### WRITTEN TASK
Find each line in the following listing that has the string "where", then state the count and nothing else.

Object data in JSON
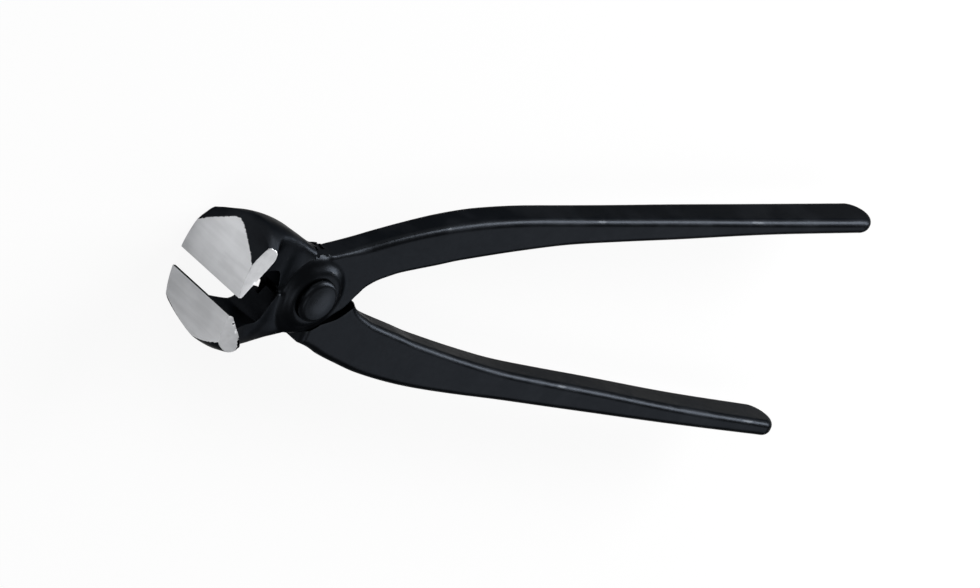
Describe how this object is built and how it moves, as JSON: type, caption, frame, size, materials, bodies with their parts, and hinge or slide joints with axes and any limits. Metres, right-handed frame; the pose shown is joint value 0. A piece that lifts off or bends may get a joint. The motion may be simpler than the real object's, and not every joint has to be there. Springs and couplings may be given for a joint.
{
  "type": "end cutting nippers",
  "caption": "End cutting nippers: crossed forged levers on a large-headed rivet, with arched jaws ground bright, wide cutting edges and long plain handles.",
  "frame": {"origin": "Centre of the rivet's flush rear end, on the pivot axis, in the rear face of the joint.", "axes": "+Z runs along the pivot from the rear face to the rivet head, +X runs along the tool from the joint to the handle tips, the jaws point along -X."},
  "size_m": [0.22, 0.0658, 0.024],
  "materials": {
    "lever_steel": "black oxide on forged steel, jaws ground bright",
    "rivet_steel": "black oxide, worn at the crown of the head"
  },
  "bodies": {
    "rear": {"rear_half": "lever_steel", "pivot_rivet": "rivet_steel"},
    "front": {"front_half": "lever_steel"}
  },
  "joints": [
    {"name": "pivot", "type": "hinge", "parent": "rear", "child": "front", "pos_m": [0, 0, 0.0058], "axis": [0, 0, 1], "range_deg": [-9, 24]}
  ]
}
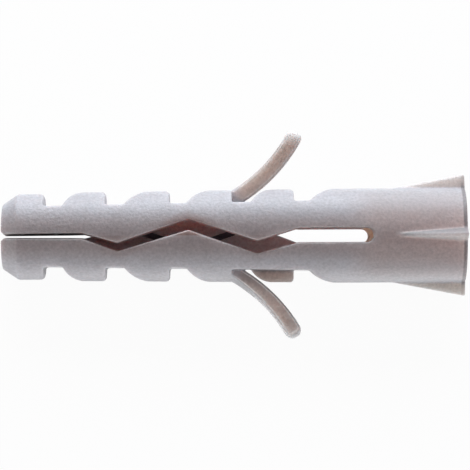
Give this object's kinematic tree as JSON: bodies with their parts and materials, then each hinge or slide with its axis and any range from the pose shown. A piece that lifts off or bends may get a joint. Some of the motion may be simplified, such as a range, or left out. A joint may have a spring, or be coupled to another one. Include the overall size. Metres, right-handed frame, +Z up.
{
  "type": "nylon wall plug",
  "caption": "Nylon expansion wall plug with a zigzag slit, ramped teeth, curved locking tongues, a finned head and a tapering screw bore.",
  "frame": {"origin": "bottom centre of the lying plug, on the floor that it rests on", "axes": "+X along the plug from the nose to the head, +Z up, +Y to the side of the raised tongue"},
  "size_m": [0.0502, 0.0214, 0.0115],
  "materials": {
    "nylon": "fine satin skin of a mould, slightly translucent pale grey"
  },
  "bodies": {
    "root": {"wall_plug": "nylon"}
  },
  "joints": []
}
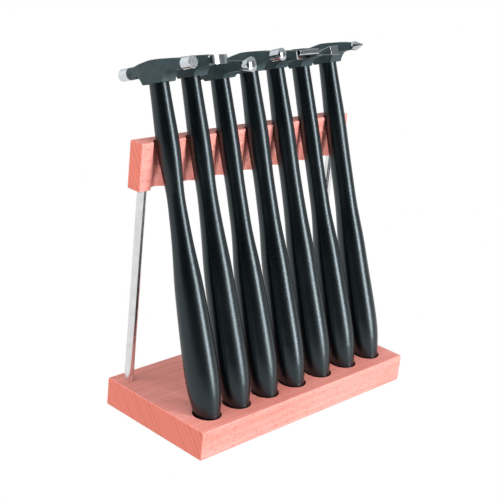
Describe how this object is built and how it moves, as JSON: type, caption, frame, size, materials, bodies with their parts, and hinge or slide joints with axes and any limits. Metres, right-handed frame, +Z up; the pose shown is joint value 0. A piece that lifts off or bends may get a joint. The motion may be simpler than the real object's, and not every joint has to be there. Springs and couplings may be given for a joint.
{
  "type": "metalsmith's hammer set on a stand",
  "caption": "Row of small metalsmith's hammers with black handles and assorted polished faces, leaning in a pink-toned beech stand with a notched rail on steel rods.",
  "frame": {"origin": "middle of the stand's underside, on the surface it stands on", "axes": "+X along the row of hammers, +Y to the back where the rail is, +Z up; the hammer heads' front faces point to -Y"},
  "size_m": [0.19, 0.1143, 0.2277],
  "materials": {
    "beech": "oiled, fine grain",
    "polished_rod": "polished",
    "black_lacquer": "satin black lacquer on wood",
    "bare_steel": "bare",
    "black_steel": "blackened, satin",
    "polished_face": "mirror polished",
    "satin_face": "satin ground"
  },
  "bodies": {
    "stand": {"stand_base": "beech", "top_rail": "beech", "left_rod": "polished_rod", "right_rod": "polished_rod"},
    "hammer_1": {"hammer_1_handle": "black_lacquer", "hammer_1_wedge": "bare_steel", "hammer_1_head": "black_steel", "hammer_1_front_face": "satin_face", "hammer_1_back_face": "satin_face"},
    "hammer_2": {"hammer_2_handle": "black_lacquer", "hammer_2_wedge": "bare_steel", "hammer_2_head": "black_steel", "hammer_2_front_face": "polished_face", "hammer_2_back_face": "satin_face"},
    "hammer_3": {"hammer_3_handle": "black_lacquer", "hammer_3_wedge": "bare_steel", "hammer_3_head": "black_steel", "hammer_3_front_face": "polished_face", "hammer_3_back_face": "satin_face"},
    "hammer_4": {"hammer_4_handle": "black_lacquer", "hammer_4_wedge": "bare_steel", "hammer_4_head": "black_steel", "hammer_4_front_face": "polished_face", "hammer_4_back_face": "satin_face"},
    "hammer_5": {"hammer_5_handle": "black_lacquer", "hammer_5_wedge": "bare_steel", "hammer_5_head": "black_steel", "hammer_5_front_face": "polished_face", "hammer_5_back_face": "satin_face"},
    "hammer_6": {"hammer_6_handle": "black_lacquer", "hammer_6_wedge": "bare_steel", "hammer_6_head": "black_steel", "hammer_6_front_face": "polished_face", "hammer_6_back_face": "satin_face"},
    "hammer_7": {"hammer_7_handle": "black_lacquer", "hammer_7_wedge": "bare_steel", "hammer_7_head": "black_steel", "hammer_7_front_face": "polished_face", "hammer_7_back_face": "satin_face"}
  },
  "joints": [
    {"name": "hammer_1_lift", "type": "slide", "parent": "stand", "child": "hammer_1", "axis": [0, 0, 1], "range_m": [0, 0.2]},
    {"name": "hammer_2_lift", "type": "slide", "parent": "stand", "child": "hammer_2", "axis": [0, 0, 1], "range_m": [0, 0.2]},
    {"name": "hammer_3_lift", "type": "slide", "parent": "stand", "child": "hammer_3", "axis": [0, 0, 1], "range_m": [0, 0.2]},
    {"name": "hammer_4_lift", "type": "slide", "parent": "stand", "child": "hammer_4", "axis": [0, 0, 1], "range_m": [0, 0.2]},
    {"name": "hammer_5_lift", "type": "slide", "parent": "stand", "child": "hammer_5", "axis": [0, 0, 1], "range_m": [0, 0.2]},
    {"name": "hammer_6_lift", "type": "slide", "parent": "stand", "child": "hammer_6", "axis": [0, 0, 1], "range_m": [0, 0.2]},
    {"name": "hammer_7_lift", "type": "slide", "parent": "stand", "child": "hammer_7", "axis": [0, 0, 1], "range_m": [0, 0.2]}
  ]
}
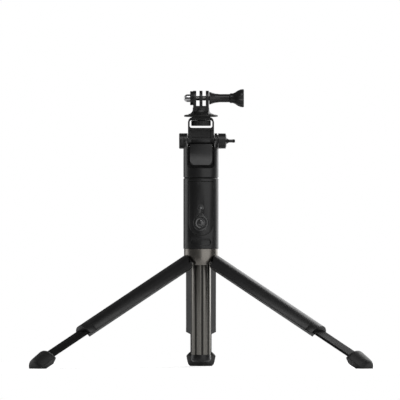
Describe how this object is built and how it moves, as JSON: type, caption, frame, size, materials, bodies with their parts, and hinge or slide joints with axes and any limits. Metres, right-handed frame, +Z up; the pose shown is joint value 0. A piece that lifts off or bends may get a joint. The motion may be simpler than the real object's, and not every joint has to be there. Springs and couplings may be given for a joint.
{
  "type": "selfie stick",
  "caption": "Telescopic selfie stick whose lower grip opens into tripod legs, with a detachable shutter remote, tilting head and action-camera fork.",
  "frame": {"origin": "on the floor under the pole's axis, the point the three feet stand round", "axes": "+Z up along the pole, +X towards the thumb screw and the tilt knob, -Y the side that carries the remote; one leg points to +Y"},
  "size_m": [0.343, 0.3005, 0.2787],
  "materials": {
    "black_plastic": "fine satin grain",
    "leg_plastic": "fine satin grain",
    "gun_metal": "brushed, dark anodised",
    "bar_metal": "black anodised",
    "stage_metal": "brushed, anodised",
    "rubber": "moulded",
    "nylon": "self-coloured",
    "steel": "zinc plated",
    "bright_nut": "polished",
    "brass": "machined",
    "trim": "satin paint",
    "button": "moulded",
    "board": "solder mask",
    "lamp": "clear"
  },
  "bodies": {
    "handle": {"outer_tube": "gun_metal", "tube_end_cap": "black_plastic", "outer_mouth_bush": "nylon", "handle_front_shell": "black_plastic", "handle_rear_shell": "black_plastic", "handle_screws": "steel", "leg_collar": "gun_metal", "leg_hub": "black_plastic", "leg_pins": "steel"},
    "stage_1": {"pole_stage_1": "stage_metal", "stage_1_foot_bush": "nylon", "stage_1_mouth_bush": "nylon"},
    "stage_2": {"pole_stage_2": "stage_metal", "stage_2_foot_bush": "nylon", "stage_2_mouth_bush": "nylon"},
    "stage_3": {"pole_stage_3": "stage_metal", "stage_3_foot_bush": "nylon", "stage_3_mouth_bush": "nylon"},
    "head": {"pole_stage_4": "stage_metal", "stage_4_foot_bush": "nylon", "head_yoke": "black_plastic", "yoke_inlay": "black_plastic", "tilt_bolt": "steel", "tilt_bolt_cap": "black_plastic", "tilt_washer": "nylon"},
    "arm": {"tilt_arm": "black_plastic", "tilt_bush": "nylon"},
    "knob": {"tilt_knob": "black_plastic", "knob_nut": "steel"},
    "wheel": {"clamp_wheel": "black_plastic", "camera_stud": "steel"},
    "fork": {"rubber_pad": "rubber", "camera_fork": "black_plastic", "fork_insert": "brass", "dome_nut": "bright_nut"},
    "thumb_screw": {"thumb_screw_shank": "steel", "thumb_screw_grip": "black_plastic"},
    "remote": {"remote_front_case": "black_plastic", "remote_back_case": "black_plastic", "remote_trim": "trim", "remote_board": "board", "remote_cell": "steel", "remote_switch": "nylon", "remote_lamp": "lamp"},
    "button": {"shutter_button": "button"},
    "leg_left": {"leg_shell_left": "leg_plastic", "leg_tip_left": "leg_plastic"},
    "foot_left": {"leg_bar_left": "bar_metal", "bar_stop_left": "nylon", "foot_left": "rubber"},
    "leg_right": {"leg_shell_right": "leg_plastic", "leg_tip_right": "leg_plastic"},
    "foot_right": {"leg_bar_right": "bar_metal", "bar_stop_right": "nylon", "foot_right": "rubber"},
    "leg_rear": {"leg_shell_rear": "leg_plastic", "leg_tip_rear": "leg_plastic"},
    "foot_rear": {"leg_bar_rear": "bar_metal", "bar_stop_rear": "nylon", "foot_rear": "rubber"}
  },
  "joints": [
    {"name": "pole_slide_1", "type": "slide", "parent": "handle", "child": "stage_1", "axis": [0, 0, 1], "range_m": [0, 0.15]},
    {"name": "pole_slide_2", "type": "slide", "parent": "stage_1", "child": "stage_2", "axis": [0, 0, 1], "range_m": [0, 0.15]},
    {"name": "pole_slide_3", "type": "slide", "parent": "stage_2", "child": "stage_3", "axis": [0, 0, 1], "range_m": [0, 0.15]},
    {"name": "pole_slide_4", "type": "slide", "parent": "stage_3", "child": "head", "axis": [0, 0, 1], "range_m": [0, 0.15]},
    {"name": "head_tilt", "type": "hinge", "parent": "head", "child": "arm", "pos_m": [0, 0, 0.2268], "axis": [1, 0, 0], "range_deg": [-90, 65]},
    {"name": "tilt_knob_turn", "type": "hinge", "parent": "head", "child": "knob", "pos_m": [0, 0, 0.2268], "axis": [1, 0, 0], "continuous": true},
    {"name": "clamp_wheel_turn", "type": "hinge", "parent": "arm", "child": "wheel", "pos_m": [0, 0, 0.2268], "axis": [0, 0, 1], "continuous": true},
    {"name": "mount_pan", "type": "hinge", "parent": "arm", "child": "fork", "pos_m": [0, 0, 0.2268], "axis": [0, 0, 1], "continuous": true},
    {"name": "thumb_screw_turn", "type": "hinge", "parent": "fork", "child": "thumb_screw", "pos_m": [0, 0, 0.2696], "axis": [1, 0, 0], "continuous": true},
    {"name": "remote_release", "type": "slide", "parent": "handle", "child": "remote", "axis": [0, -1, 0], "range_m": [0, 0.025]},
    {"name": "shutter_press", "type": "slide", "parent": "remote", "child": "button", "axis": [0, 1, 0], "range_m": [0, 0.0006]},
    {"name": "leg_fold_left", "type": "hinge", "parent": "handle", "child": "leg_left", "pos_m": [-0.01195, -0.0069, 0.1104], "axis": [0.5, -0.866, 0], "range_deg": [0, 60]},
    {"name": "leg_extend_left", "type": "slide", "parent": "leg_left", "child": "foot_left", "axis": [-0.75, -0.433, -0.5], "range_m": [-0.0425, 0]},
    {"name": "leg_fold_right", "type": "hinge", "parent": "handle", "child": "leg_right", "pos_m": [0.01195, -0.0069, 0.1104], "axis": [0.5, 0.866, 0], "range_deg": [0, 60]},
    {"name": "leg_extend_right", "type": "slide", "parent": "leg_right", "child": "foot_right", "axis": [0.75, -0.433, -0.5], "range_m": [-0.0425, 0]},
    {"name": "leg_fold_rear", "type": "hinge", "parent": "handle", "child": "leg_rear", "pos_m": [0, 0.0138, 0.1104], "axis": [-1, 0, 0], "range_deg": [0, 60]},
    {"name": "leg_extend_rear", "type": "slide", "parent": "leg_rear", "child": "foot_rear", "axis": [0, 0.866, -0.5], "range_m": [-0.0425, 0]}
  ]
}
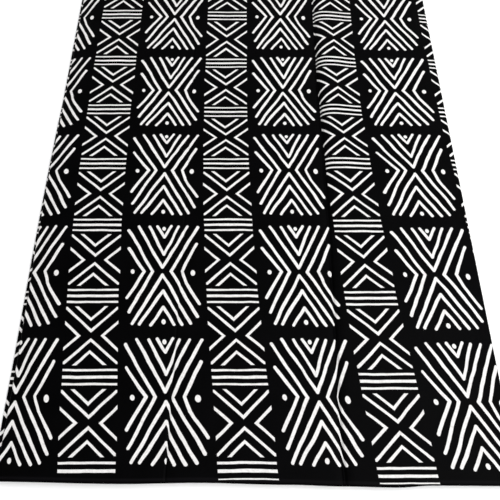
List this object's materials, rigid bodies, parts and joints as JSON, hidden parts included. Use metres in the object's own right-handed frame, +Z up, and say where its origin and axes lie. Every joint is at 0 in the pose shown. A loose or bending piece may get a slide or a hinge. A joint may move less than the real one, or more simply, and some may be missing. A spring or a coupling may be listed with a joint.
{
  "type": "folded wax print fabric",
  "caption": "Length of black and off-white printed cotton cloth, folded back and forth into a flat rectangular pile with soft lengthwise creases.",
  "frame": {"origin": "on the surface that the pile lies on, under the middle of its box", "axes": "+Y across the cloth from the near selvedge to the far one, +X along the cloth from the left folds to the right fold, +Z up through the layers"},
  "size_m": [0.7236, 1.1677, 0.0205],
  "materials": {
    "printed_cotton": "matt plain-weave cotton, black dyed ground with off-white hand-drawn strokes"
  },
  "bodies": {
    "root": {"cloth": "printed_cotton"}
  },
  "joints": []
}
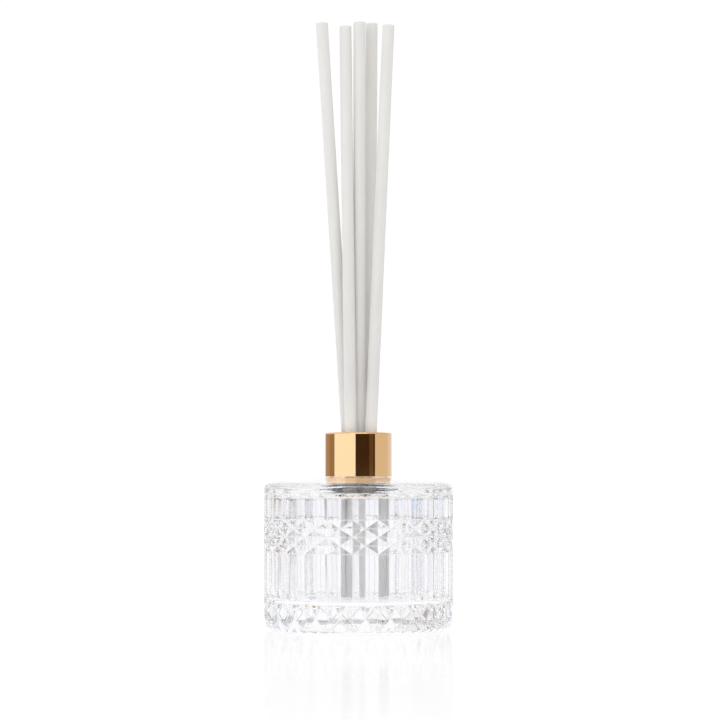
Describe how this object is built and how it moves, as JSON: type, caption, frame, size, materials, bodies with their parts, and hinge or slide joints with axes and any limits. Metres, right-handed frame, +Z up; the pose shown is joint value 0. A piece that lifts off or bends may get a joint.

### EXERCISE RESPONSE
2